Доказательство того, что Ницше – не поэт огня, тоньше. Ибо гениальный поэт обращается к метафорам всех стихий. К тому же огненные метафоры – это живые цветы языка. Кротость и буйство речей находят выражающий их огонь… Любое страстное красноречие есть красноречие пламенное. Для того чтобы метафоры других стихий стали живыми и яркими, всегда необходимо немного огня. Многоцветная поэзия – это пламя, окрашивающееся в цвета металлов земли. Итак, можно без труда обнаружить множество свидетельств об огне у Ницше.

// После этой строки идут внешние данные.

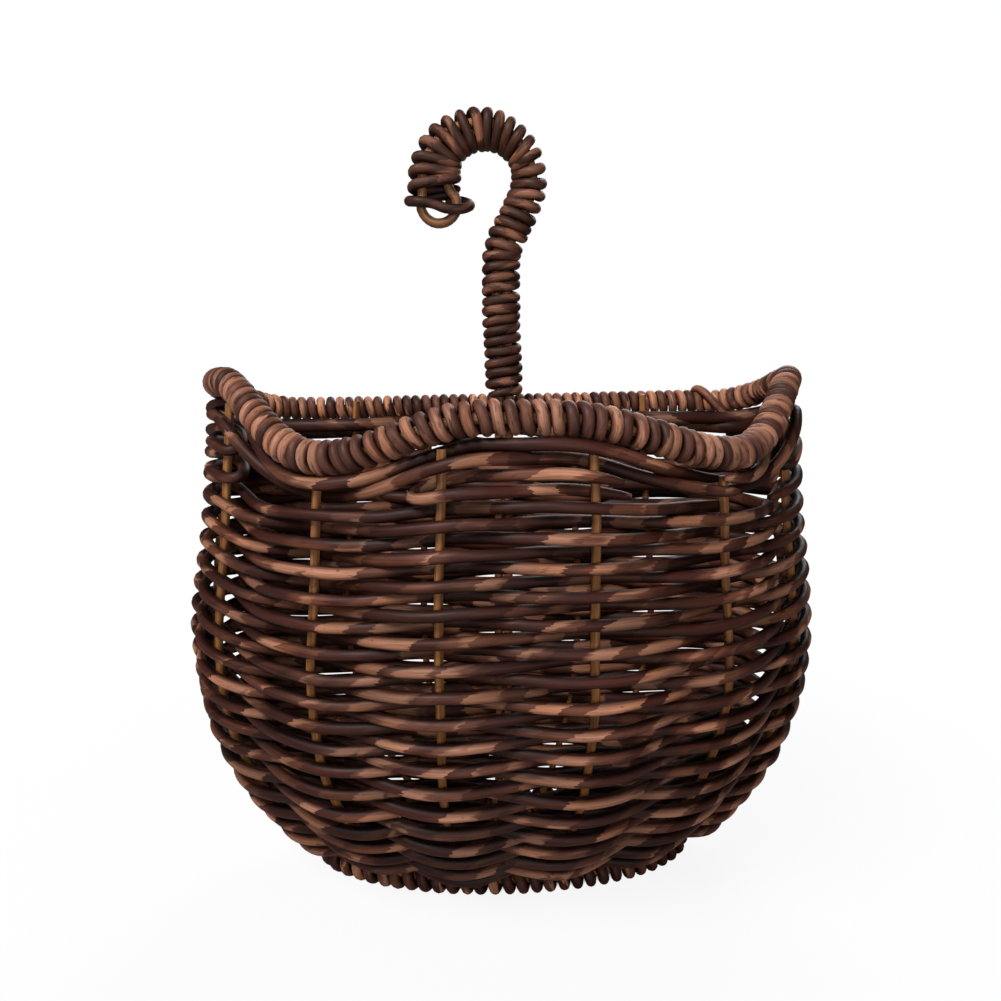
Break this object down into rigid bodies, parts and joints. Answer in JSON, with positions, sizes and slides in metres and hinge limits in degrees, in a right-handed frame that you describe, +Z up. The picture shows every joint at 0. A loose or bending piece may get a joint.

Но, присмотревшись, мы увидим, что огонь этот нельзя назвать по-настоящему субстанциальным, что это не субстанция, которая пропитывает собой и тонализирует материальное воображение Ницше.
По существу, в ницшевских образах огонь не столько субстанция, сколько сила. Он играет свою роль в весьма своеобычном динамическом воображении, и наша задача – как следует такое воображение специфицировать.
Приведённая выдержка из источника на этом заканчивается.